The Crawley Edge Cairns are a group of forty-two ancient stone piles. They were built during the Bronze Age, a time long ago when people used bronze tools. These cairns include different types of stone structures: round barrows, cairns, and clearance cairns. You can find them in a field near Stanhope, County Durham, England.

What Are the Crawley Edge Cairns?

This special area, called a cairnfield, is located on a gently sloping hill in Weardale. It's still open moorland today, meaning it's a wild, uncultivated area. Archaeologists have studied this site to learn more about the people who lived there thousands of years ago.

Discovering the Cairns

Experts have been exploring the Crawley Edge Cairns for years. Two of the cairns were carefully dug up in 1977. Later, in 1984 and 1991, more surveys were done to map and understand the entire site. These studies help us piece together the past.

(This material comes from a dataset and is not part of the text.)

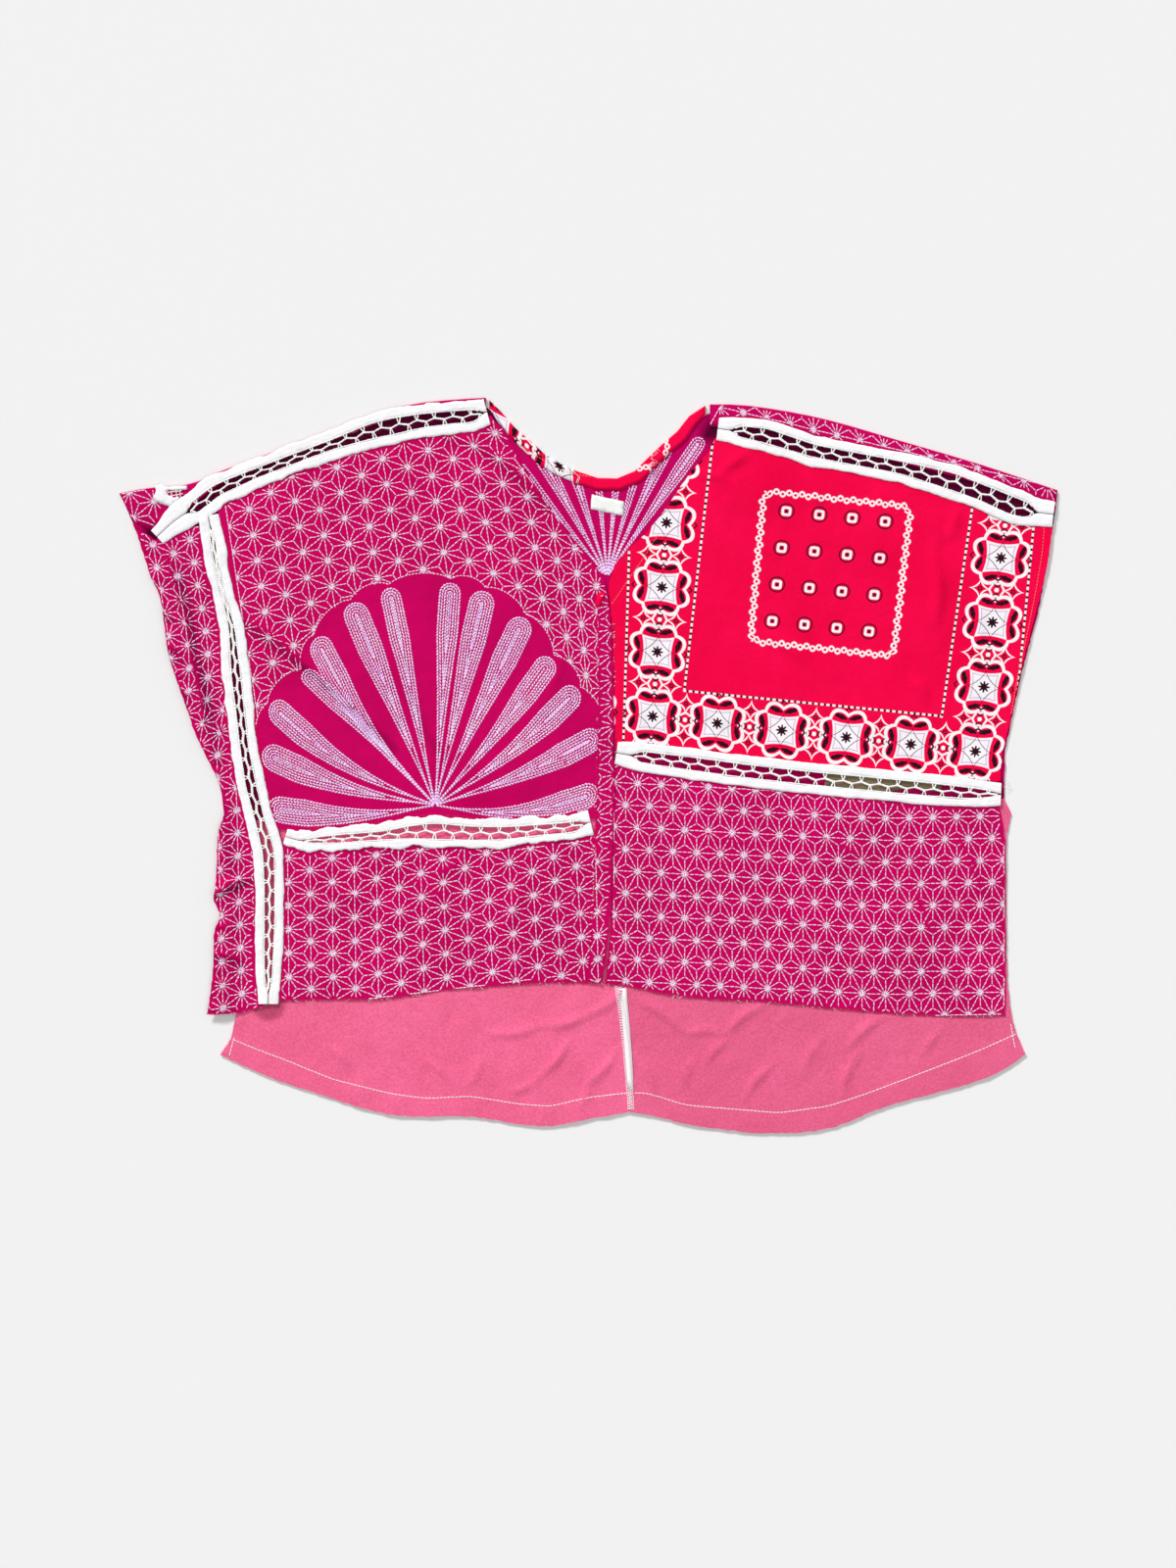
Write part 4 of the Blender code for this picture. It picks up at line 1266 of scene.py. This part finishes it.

Different Types of Stone Piles

The cairnfield at Crawley Edge has a mix of stone structures. Some are clearance cairns. These are piles of stones that ancient farmers cleared from their fields to make space for growing crops. Finding these usually means people were farming there.

However, the Crawley Edge site is a bit unusual. Among the clearance cairns, there's also a barrow cremation mound. A barrow is a mound of earth or stones built over a burial. A cremation mound means it was used to bury the ashes of people who had been cremated. This mix of farming and burial structures makes the site very interesting to archaeologists.